- Location: RM of Meadow Lake No. 588 and RM of Big River No. 555, Saskatchewan
- Coordinates: 53°58′55″N 107°43′39″W﻿ / ﻿53.9819°N 107.7276°W
- Part of: Churchill River drainage basin
- River sources: Meadow Lake Escarpment
- Basin countries: Canada
- Surface area: 386.4 ha (955 acres)
- Max. depth: 3.9 m (13 ft)
- Shore length^{1}: 15.9 km (9.9 mi)
- Surface elevation: 565 m (1,854 ft)
- Settlements: None

= Island Lake (Saskatchewan) =

Lake in Saskatchewan, Canada

Island Lake is a shallow lake in the west-central part of the Canadian province of Saskatchewan. The lake is in the Mid-boreal Upland ecozone of Canada.
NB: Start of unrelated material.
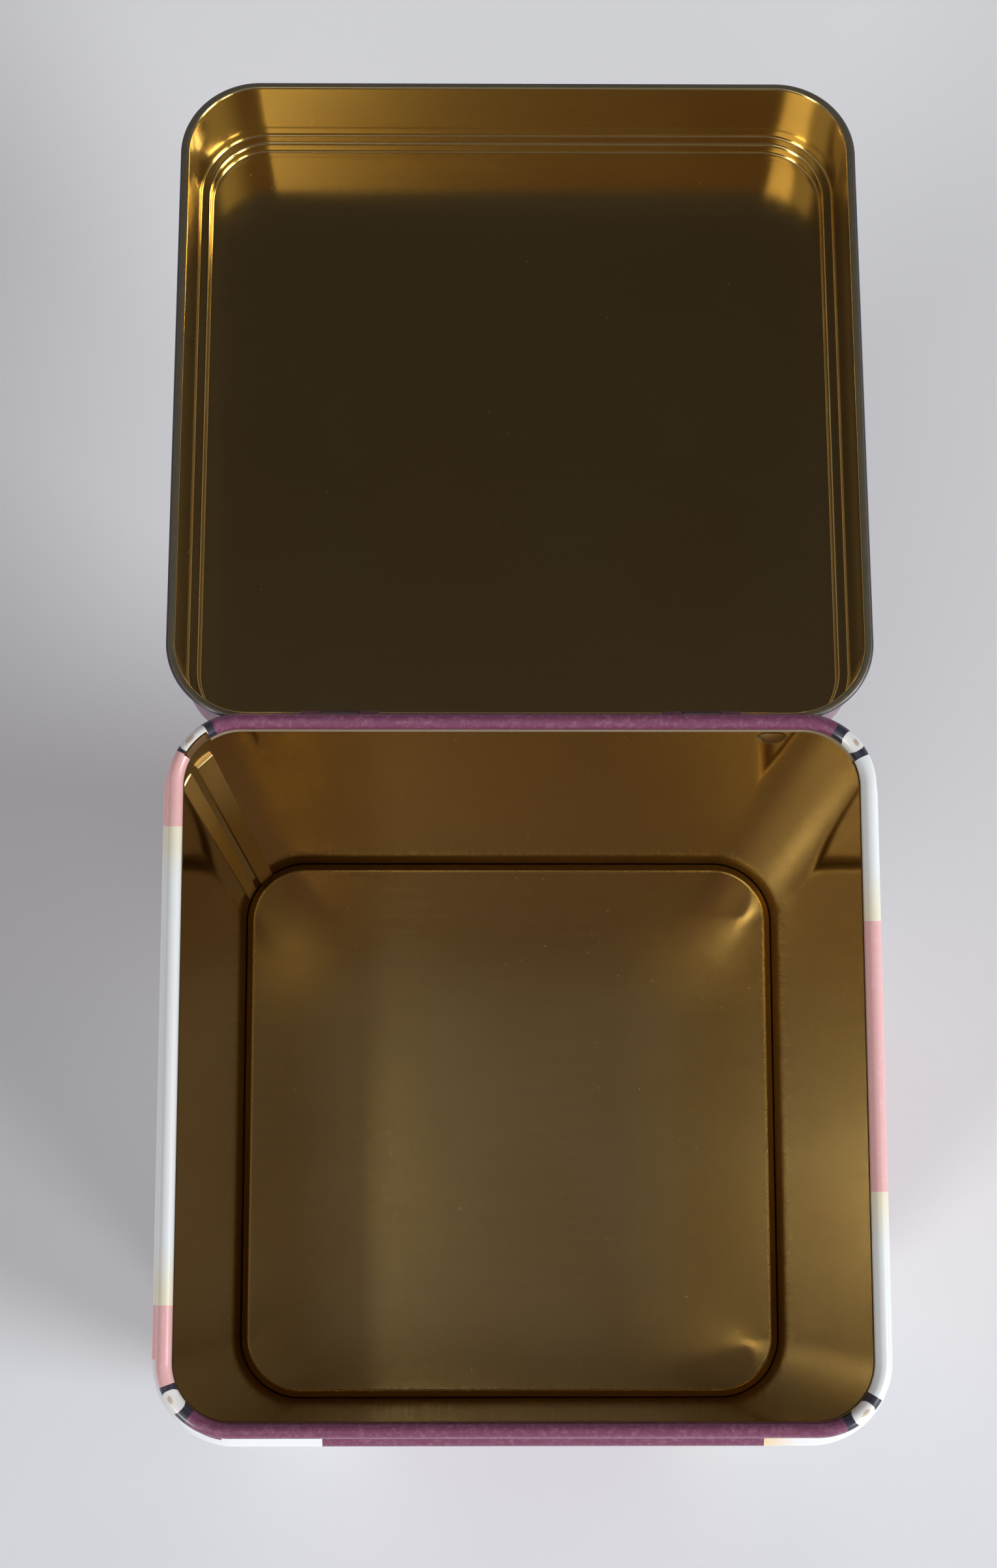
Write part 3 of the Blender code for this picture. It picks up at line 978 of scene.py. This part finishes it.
def buildLid():
    half = sheet / 2
    skirt = lidSizes["innerGap"] + half
    ledge = hemHeight + lidSizes["ledgeDepth"] + half
    top = hemHeight + lidSizes["panelDepth"] + half
    bend = lidSizes["stepBend"]
    riser = (lidSizes["panel"] + lidSizes["ledgeInner"]) / 2
    outline = [(lidSizes["panel"] - bend, top)]
    outline += arc((riser - bend, top - bend), bend, 90, 0, 8)
    outline += arc((riser + bend, ledge + bend), bend, 180, 270, 8)
    corner = lidSizes["ledgeCorner"]
    outline += arc((skirt - corner, ledge - corner), corner, 90, 0, 8)
    inner, outer = lidSizes["hemInner"], lidSizes["hemOuter"]
    outline += [(skirt, hemHeight + share * lidSizes["ledgeDepth"]) for share in (0.7, 0.4, 0.15)]
    outline += arc((skirt + inner, hemHeight + half + inner), inner, 180, 270, 6)
    outerMid = lidSizes["innerGap"] + 2 * lidSizes["hemRadius"] - half
    outline += arc((outerMid - outer, hemHeight + half + outer), outer, 270, 470, 18)
    piece = drawFront("lidCover", outline, lidCentre)
    carryRound(lidCentre, wall["turnSteps"])
    closePanel(piece, top)
    widen(piece, ledge - corner - lidSizes["widenBelowLedge"], 0, lidSizes["skirtWiden"])
    widen(piece, hemHeight + lidSizes["widenHemUpTo"], skirt + 2 * inner, lidSizes["hemWiden"])
    bpy.ops.object.mode_set(mode="OBJECT")
    return piece


def widen(piece, below, beyond, factor):
    # stretches the lid sideways where it lies below a height and beyond an offset
    bpy.ops.mesh.select_mode(type="VERT")
    bpy.ops.mesh.select_all(action="DESELECT")
    bpy.ops.object.mode_set(mode="OBJECT")
    for vertex in piece.data.vertices:
        vertex.select = vertex.co.z < below and cornerPlace(vertex.co, lidCentre)[0] > beyond
    bpy.ops.object.mode_set(mode="EDIT")
    bpy.ops.transform.resize(value=(factor, 1, 1), center_override=lidCentre)


lid = buildLid()
lid.data.materials.append(printedTin("lidPrint", lidCentre, rimTop, lidTurnBack, onLid=True))
lid.data.materials.append(goldLacquer("lidLacquer", (0.08, 1, 1), 0.15, 0.05))
lid.data.materials.append(bareMargin("lidEdge", "pale"))
lid.data.materials.append(rubbedLacquer("hemLacquer"))
giveThickness(lid, inner=1, rim=2)
skirtBack = lidSizes["innerGap"] + sheet / 2 - hingeFit["setBack"] - lidSizes["forward"]
notchTop = hemHeight + 2 * lidSizes["hemRadius"] + base["fit"]
for side in (-1, 1):
    middle = side * hingeFit["spread"]
    half = lidSizes["notchWidth"] / 2
    low = (middle - half, skirtBack - lidSizes["notchIn"], hemHeight - sheet)
    high = (middle + half, skirtBack + lidSizes["notchOut"], notchTop)
    combine(lid, box("hemNotch", low, high), "DIFFERENCE")
lidTab = [(skirtBack, notchTop + hingeFit["tabRoot"]), (skirtBack, hemHeight)]
lidTab.append((-hingeFit["knuckleMid"], hinge.z + hingeFit["knuckleMid"]))
lidTab += arc((0, hinge.z), hingeFit["knuckleMid"], 180, 450, hingeFit["turnSteps"])
for side in (-1, 1):
    middle = side * hingeFit["spread"]
    half = hingeFit["lidKnuckleHalf"]
    combine(lid, knuckle("lidKnuckle", lidTab, middle - half, middle + half), "UNION")


def hemSpot(face):
    # where a hem face would be with the lid shut: its height over the hem, its offset and its tilt
    swing = Matrix.Rotation(lidTurnBack, 3, "X")
    spot = swing @ (face.center - hinge) + hinge
    return spot.z - hemHeight, cornerPlace(spot, lidCentre)[0], (swing @ face.normal).z


def onHemEdge(face):
    height, outward, tilt = hemSpot(face)
    tall, deep = lidSizes["edgeBand"]
    limit = lidSizes["innerGap"] + 2 * lidSizes["hemRadius"] - deep
    return height < tall and outward > limit and abs(tilt) < lidSizes["flatTilt"]


def onHemFlat(face):
    height, outward, tilt = hemSpot(face)
    low = height < lidSizes["flatBand"]
    return low and outward > lidSizes["innerGap"] and tilt < -lidSizes["flatTilt"]


startEditing(lid)
bpy.ops.mesh.select_all(action="SELECT")
bpy.ops.transform.rotate(value=lidTurnBack, orient_axis="X", center_override=hinge)
bpy.ops.object.mode_set(mode="OBJECT")
smoothPiece(lid, 35)
print("lid hem:", giveMaterial(lid, 0, onHemEdge), giveMaterial(lid, 3, onHemFlat), "faces")
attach(lid, "lid")
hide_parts("lid")
print("lid done:", len(lid.data.polygons), "faces")


# Hinge pins: one turned wire, and its copy

def buildPin(name, side):
    bpy.ops.object.select_all(action="DESELECT")
    bpy.ops.mesh.primitive_cylinder_add(
        vertices=32,
        radius=hingeFit["pinRadius"],
        depth=hingeFit["pinLength"],
        location=(side * hingeFit["spread"], 0, hinge.z),
        rotation=(0, math.pi / 2, 0),
    )
    piece = bpy.context.object
    piece.name = piece.data.name = name
    bpy.ops.object.transform_apply(location=True, rotation=True, scale=True)
    ease = {"width": hingeFit["pinEase"], "segments": 3, "angle_limit": math.radians(50)}
    applyStep(piece, "BEVEL", limit_method="ANGLE", **ease)
    smoothPiece(piece, 40)
    piece.data.materials.append(wireSteel)
    return piece


wireSteel = drawnWire("pinSteel")
leftPin = buildPin("leftPin", -1)
bpy.ops.object.duplicate()
rightPin = bpy.context.object
rightPin.name = rightPin.data.name = "rightPin"
bpy.ops.object.mode_set(mode="EDIT")
bpy.ops.mesh.select_all(action="SELECT")
bpy.ops.transform.translate(value=(2 * hingeFit["spread"], 0, 0))
bpy.ops.object.mode_set(mode="OBJECT")
for pin, node in ((leftPin, "left_hinge_pin"), (rightPin, "right_hinge_pin")):
    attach(pin, "tin_body")
    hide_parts(node)
print("pins done")


# Floor, light and camera

studio = {
    "floor": (0.80, 0.815, 0.84, 1),
    "floorShade": (0.68, 0.69, 0.72, 1),
    "floorPaintedGlow": (0.88, 0.89, 0.90, 1),
    "floorPerMetre": 9.0,
    "glowCentre": (0.03, 0.16, 0),
    "glowFade": (0.08, 0.3),
    "leftLamp": ((-0.75, -1.0, 2.04), 4.4, 1.3, (1.0, 0.99, 0.95)),
    "rightLamp": ((1.7, -0.57, 1.24), 30.5, 0.8, (0.95, 0.98, 1.0)),
    "ceilingLamp": ((-0.27, -0.03, 1.6), 0.115, 0.07, (1.0, 0.98, 0.94)),
    "frontLeftLamp": ((-1.5, -1.67, 1.14), 20.0, 0.6, (1.0, 1.0, 1.0)),
    "frontRightLamp": ((1.5, -1.67, 1.14), 14.4, 0.6, (1.0, 1.0, 1.0)),
    "lampAim": (0, -0.03, 0.06),
    "sky": (
        (0.0, (0.34, 0.33, 0.37)),
        (0.35, (0.25, 0.24, 0.27)),
        (0.7, (0.10, 0.091, 0.104)),
        (1.0, (0.134, 0.117, 0.13)),
    ),
    "skyBack": 0.3,
    "backFade": (-0.1, 0.45),
    "backAbove": 0.5,
    "frontSky": (0.108, 0.066, 0.064, 1),
    "frontFade": (0.06, 0.18),
    "frontHeight": (0.85, 0.95),
    "sideSky": (0.42, 0.41, 0.40, 1),
    "sideFade": (0.22, 0.5),
    "sideHeight": (0.72, 0.82),
    "sideBack": (0.05, 0.2),
    "rightGlow": 0.65,
}
# the camera as fitted to the photograph, its focal length in the photograph's own pixels
view = {
    "place": (-0.00742, -0.08808, 0.5816),
    "turns": (("Y", -0.009), ("X", 0.179), ("Z", -0.001)),
    "sensor": 36.0,
    "photoHeight": 2408,
    "photoFocal": 4159.1,
}


def buildFloor():
    bpy.ops.object.select_all(action="DESELECT")
    bpy.ops.mesh.primitive_plane_add(size=6, location=(0, 0, 0))
    floor = bpy.context.object
    floor.name = floor.data.name = "floor"
    material, shader, place = startMaterial("floorPaint")
    soft = place.noise(studio["floorPerMetre"], 3.0)
    paint = soft.tint(studio["floor"], studio["floorShade"])
    # a painted pool of light on the floor round the tin, fading out with distance
    ends = {0: place, 1: studio["glowCentre"]}
    reach = place.node("ShaderNodeVectorMath", {"operation": "DISTANCE"}, ends, 1)
    feed(shader, "Base Color", reach.easeBetween(*studio["glowFade"]).tint(studio["floorPaintedGlow"], paint))
    shader.inputs["Roughness"].default_value = 0.8
    shader.inputs["Specular IOR Level"].default_value = 0.2
    floor.data.materials.append(material)


def addLamp(name, place, power, size, colour):
    data = bpy.data.lights.new(name, "AREA")
    data.shape = "DISK"
    data.size = size
    data.energy = power
    data.color = colour
    lamp = bpy.data.objects.new(name, data)
    bpy.context.collection.objects.link(lamp)
    lamp.location = place
    aim = Vector(studio["lampAim"]) - Vector(place)
    lamp.rotation_euler = aim.to_track_quat("-Z", "Y").to_euler()


def buildWorld():
    world = bpy.data.worlds.new("studioWorld")
    bpy.context.scene.world = world
    world.use_nodes = True
    tree = world.node_tree
    ground = tree.nodes["Background"]
    heading = Flow(tree).node("ShaderNodeTexCoord")
    split = heading.node("ShaderNodeSeparateXYZ", {}, {0: heading})
    height, towardsBack = split.other(2), split.other(1)
    tone = height.node("ShaderNodeValToRGB", {"stops": studio["sky"]}, {0: height})
    backShade = towardsBack.easeBetween(*studio["backFade"]) * (height > studio["backAbove"])
    dim = (backShade * (1 - studio["skyBack"])).tint(tone, (0.0, 0.0, 0.0, 1))
    frontGlow = (0 - towardsBack).easeBetween(*studio["frontFade"])
    frontGlow = frontGlow * height.easeBetween(*studio["frontHeight"])
    dim = frontGlow.tint(dim, studio["frontSky"])
    sideGlow = (0 - split).easeBetween(*studio["sideFade"])
    sideGlow = sideGlow + split.easeBetween(*studio["sideFade"]) * studio["rightGlow"]
    sideGlow = sideGlow * height.easeBetween(*studio["sideHeight"])
    sideGlow = sideGlow * (1 - towardsBack.easeBetween(*studio["sideBack"]))
    dim = sideGlow.tint(dim, studio["sideSky"])
    tree.links.new(dim.socket, ground.inputs["Color"])
    ground.inputs["Strength"].default_value = 1.0


def addCamera():
    data = bpy.data.cameras.new("camera")
    data.sensor_fit = "VERTICAL"
    data.sensor_height = view["sensor"]
    data.lens = view["photoFocal"] * view["sensor"] / view["photoHeight"]
    camera = bpy.data.objects.new("camera", data)
    bpy.context.collection.objects.link(camera)
    turn = Matrix()
    for axis, angle in view["turns"]:
        turn = turn @ Matrix.Rotation(angle, 4, axis)
    camera.matrix_world = Matrix.Translation(view["place"]) @ turn
    bpy.context.scene.camera = camera


buildFloor()
for lampName in ("leftLamp", "rightLamp", "ceilingLamp", "frontLeftLamp", "frontRightLamp"):
    addLamp(lampName, *studio[lampName])
buildWorld()
addCamera()
bpy.context.scene.view_settings.view_transform = "Standard"
print("studio done")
There are two large islands and one small island in the lake. On the south-eastern shore is a provincial campground. From the northernmost point of the lake, a creek flows out and to the east where it meets Tea Creek. Tea Creek flows north into Green Lake, which is part of the Beaver River watershed.

== Island Lake Recreation Site ==
Island Lake Recreation Site is a small, rustic provincial campground. The park includes the south-eastern shore of the lake and the three islands within the lake. Access is from a 6 km long gravel road that starts at the intersection of Highways 943 and 945.